I met a guy a few weeks ago.  We met prior to working on a project together.  My introduction to him was similar to how apes greet one another: a better dressed version of grunting and chest banging.  He shook my hand, squeezing tightly, turning my wrist so that his hand was on top, implying dominance, or so I’m told.  He reminded the room regularly of his role and tenure with the firm.  I laughed to myself (and out loud evidently based on the side glances).  I laugh because it’s funny and because I’ve been there.  

My new friend showed his cards early: the machismo and knuckle dragging demonstrates insecurity.  It’s clear that my presence challenged him.  He continued to remind the room (and himself) that he was indeed employable.  He was so employable that he was spread across multiple projects (negating any value he otherwise could have offered).

By contrast, his more seasoned counter-part saw my involvement as a boon to her career: I was here to make her look good.  She knew the strategic value of this project and how it fit into her personal and professional plans.  She offered her assistance and support, however it best serves the cause.  
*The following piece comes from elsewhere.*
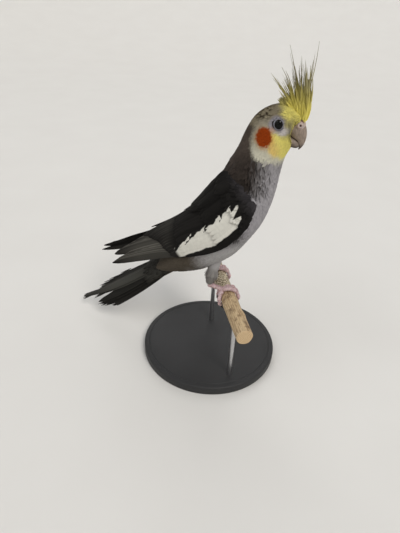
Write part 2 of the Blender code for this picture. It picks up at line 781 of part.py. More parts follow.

To be clear, my observations here are not to vilify my new friend, but to learn from the seasoned.  I see his insecurities because I lived them.  I know what it feels like to be threatened.  I also see how counter-productive it is.  

  • Despite his best efforts, his machismo created distance between us (and the client, for the record) rather than drawing us closer together.

  • His ‘employability’ and ‘value across multiple projects’ took away his presence and ability to do anything fully.  

  • His ability to see me only as a threat and not an asset inhibits his ability to learn from the situation.  Whether or not I have anything to teach him is irrelevant.  What’s germaine to the topic is his willingness to learn.   

He’s trying too hard.  He’s trying to be something that’s not authentic.  His mental and emotional energies are spent playing a game.  He’ll eventually learn that he’s the only one playing this game and there is no winner.  See, I don’t work for his company.  I’m not going to take his ball and go home.  I don’t want it.  I’ve been in his shoes and done his job.  I have empathy for him because I know what it cost me.  I hurt for him.  I’m specifically disappointed that his desire to be right is actually working against everything he’s trying to build.  

It’s counter-intuitive to the uninitiated, but true strength comes from knowing when to use a sword not from waving it around, trying to impress people with your sweet ninja moves.  People get hurt that way.  People hurt themselves.  

I want the best for him.  I really do.  I just want him to put his sword down and stop trying so hard.